Change Log

mxTextTools Change Log

The change log includes a detailed description of all changes to this package in the recent releases.
Version: 3.2.1

Change from 3.0.0 to 3.1.0

  • Fixed a segfault when trying to unpickle a UnicodeTagTable. Reported by Andrew Dalke.

Changes from 2.0.3 to 3.0.0

Version 3.0.0 introduces full Unicode support to mxTextTools and the Tagging Engine which was implemented for one of our customers. As a result, a few things had to be restructured and modified. Hopefully, the new design decisions will provide more room for future enhancements.

The new version is expected to behave nearly 100% backward compatible to previous versions. If needed, aliases or factory functions were provided to maintain interface compatibility.

  • Moved command constant definitions from to the C extension.

  • Restructured tag commands and their numbering so that low-level commands come before the special ones. Old tag tables need to be "recompiled" due to this change !

  • Added a Tag-Table compiler. The tagging engine will now only work with compiled TagTables.

  • Restored Python 1.5.2 compatibility (all Unicode usages are optional).

  • Made TE polymorph w/r underlying datatype and created two versions: one for unsigned char and one for Py_UNICODE.

  • Wrote Tag-Table cache support.

  • tag() now accepts keyword arguments.

  • Merged BMS and FS into a new TextSearch object. The used algorithm is now an argument to this single object constructor.

  • Passing an unknown search object type to the TE is now an error.

  • Nearly all instances where a SystemError could have been raised now raise an mxTextTools.Error instead.

  • Removed support for buffer-compatible input objects. This will probably be reintegrated in some future release.
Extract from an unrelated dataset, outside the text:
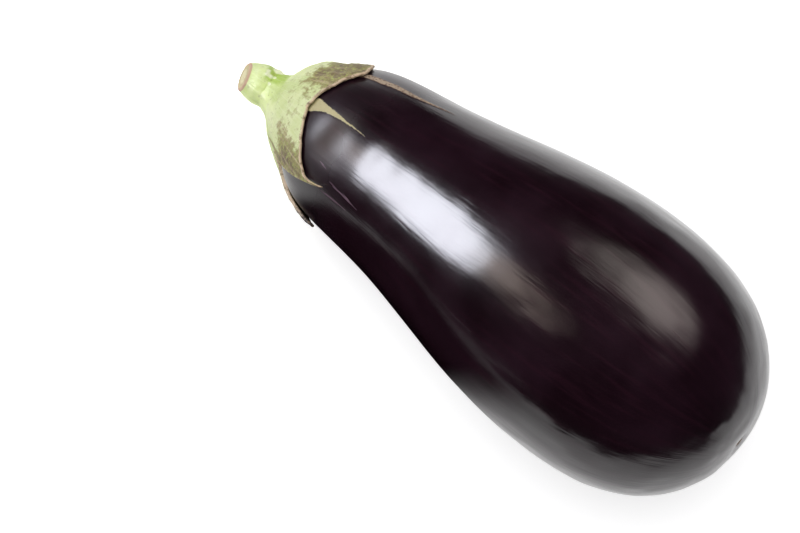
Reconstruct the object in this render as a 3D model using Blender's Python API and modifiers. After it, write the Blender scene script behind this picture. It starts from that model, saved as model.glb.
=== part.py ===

  • Added new AllInCharSet and IsInCharSet commands.

  • Implemented Unicode support in search objects using a trivial algorithm. Translation is not supported for Unicode.

  • Added a huge set of regression tests for all the C APIs and the Tagging Engine.

  • Fixed a bug in the strip APIs which caused a core dump in situations where the complete string contents would have been stripped. Thanks to Jeffrey Chang for finding this one.

  • Fixed a bug in the handling of SubTable: the subtaglist entries of the tag table entries pointed recursively to the taglist containing them. This was updated to the documented behaviour of using None for the subtaglist entries.

  • Added support for a context object which is passed along while processing a tag table with the Tagging Engine.

  • Added more type casts to the C code to make some pedantic compilers happy (eg. the Mac OS X one).

  • Fixed a bug found by Simon Cusack in the example.

  • Fixed a bug in tagdict(). Thanks to Joel Rosdahl for reporting this.

  • Fixed a bug in tag() which caused the IsNot/IsNotIn commands to scan beyond the end of the text slice (eventually causing a segfault). Thanks to Reinhard Engel for reporting this.

  • Added test to the Tag Table Compiler to check for empty match strings. These are no longer allowed for low-level commands (which wouldn't match in such a case anyway). This allows the Tagging Engine to run faster, since it doesn't have to check for this case anymore.

Changes from 2.0.2 to 2.0.3:

  • Added isascii().

Changes from 2.0.0 to 2.0.2:

  • Fixed a bug in the example. Thanks to Michael Husmann for finding this one.

  • Fixed a memory leak in the CallTag processing.